Letter to the Editor: McDaniel College should consider changing its motto

Zepp's quote can be found on the side of the water fountain in McTeer-Zepp Plaza (Ciara O'Brien / McDaniel Free Press)

As the next in the Finnerty Family (watch out Westminster) applies to McDaniel College this year, this author cannot be happier as he details the benefits for his sister and her friends.

Two years removed from Zoom graduation and not quite a year removed from a ‘prodigal son returns to waltz across the stage on the football field moment,’ the confidence and reverence for McDaniel College’s education rears in this author. In a newfound job on Representative Susan Wild’s reelection team, preparation provided by the Political Science Dept. keeps me going as the “real world” sets in.

Although distance and lack of a car prevents my sister’s tour from being family-guided, the college campus’ annual spring-blossom-beauty is sure to impress. The campus is nestled on the Hill and sits atop Westminster, like a treehouse for those lucky enough to be on the fourth floor of Whiteford hall facing the city. National Public Radio Philadelphia affiliate WHYY’s contributors, Katherine Gilmore Richardson and Lena Smith report, “Studies have shown that access to green space increases the quality of life for the surrounding communities and reduces the impacts of the Urban Heat Island effect.” This is one of McDaniel’s finest qualities; it contains ample green space and even owns a campus farm.

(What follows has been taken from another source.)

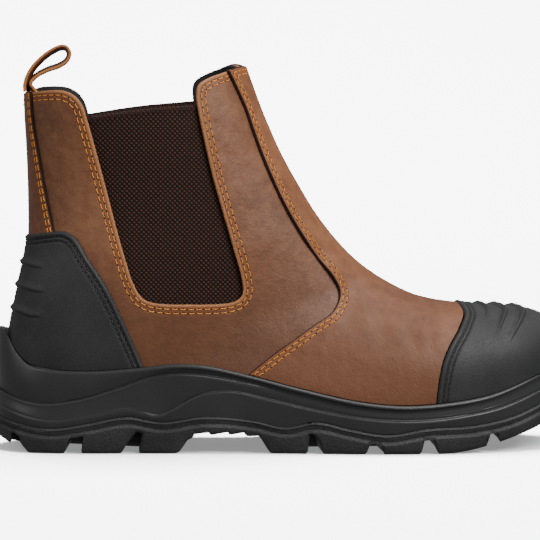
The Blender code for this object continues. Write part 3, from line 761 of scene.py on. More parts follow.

This green space has the potential to not only color students’ interaction with their environment, but it also benefits students at the psychological level.  A study done by Van den Berg et al finds “significant evidence for the close positive association” between green spaces and a decrease in ‘all-cause mortality’ and similarly an increase in mental health well-being (2015). Therefore, beyond the nascent benefit of Glar Chicken Tender Thursday, McDaniel benefits its students with access to a natural green space to breathe in that pristine country air.  

This functions doubly to take care of students’ innate desire to interact with the green grass of the bowl during the football game and provides a boost to one’s metaphorical mental health well. 

This is the point: McDaniel needs to change that outdated motto.The current version is “I call you out of the darkness into the light.” For a college, which proudly saw its students exit class for the Climate Strike not too long ago, the right motto is found in the words of the immortal presence of longtime professor Ira Zepp.

Zepp says, “Know when to be Water and when to be Rock.” The words are perhaps the most prescient of any case, certainly more so than our current, forgettable motto. They invoke the elements, rock and water, and intersection between man and the natural world. 

This author dares students to ask each other, “What words could more appropriately express our worldly dilemma as students in a rotting ecosystem than those said by one of the college’s beloved professors?” 

For those wondering and wandering, visitors to the college can find those words scrawled on the McTeer-Zepp fountain in the center of campus.

Dare I say, a younger man than I once bathed in that fountain? Anyhow, this is my love letter to the college and the professors (Dr. Leahy, Dr. Mongiello, and Dr. Scullion, who answered my emails during COVID-19), who make it a great place to come of age.

I sincerely hope my sister finds this place as her destination.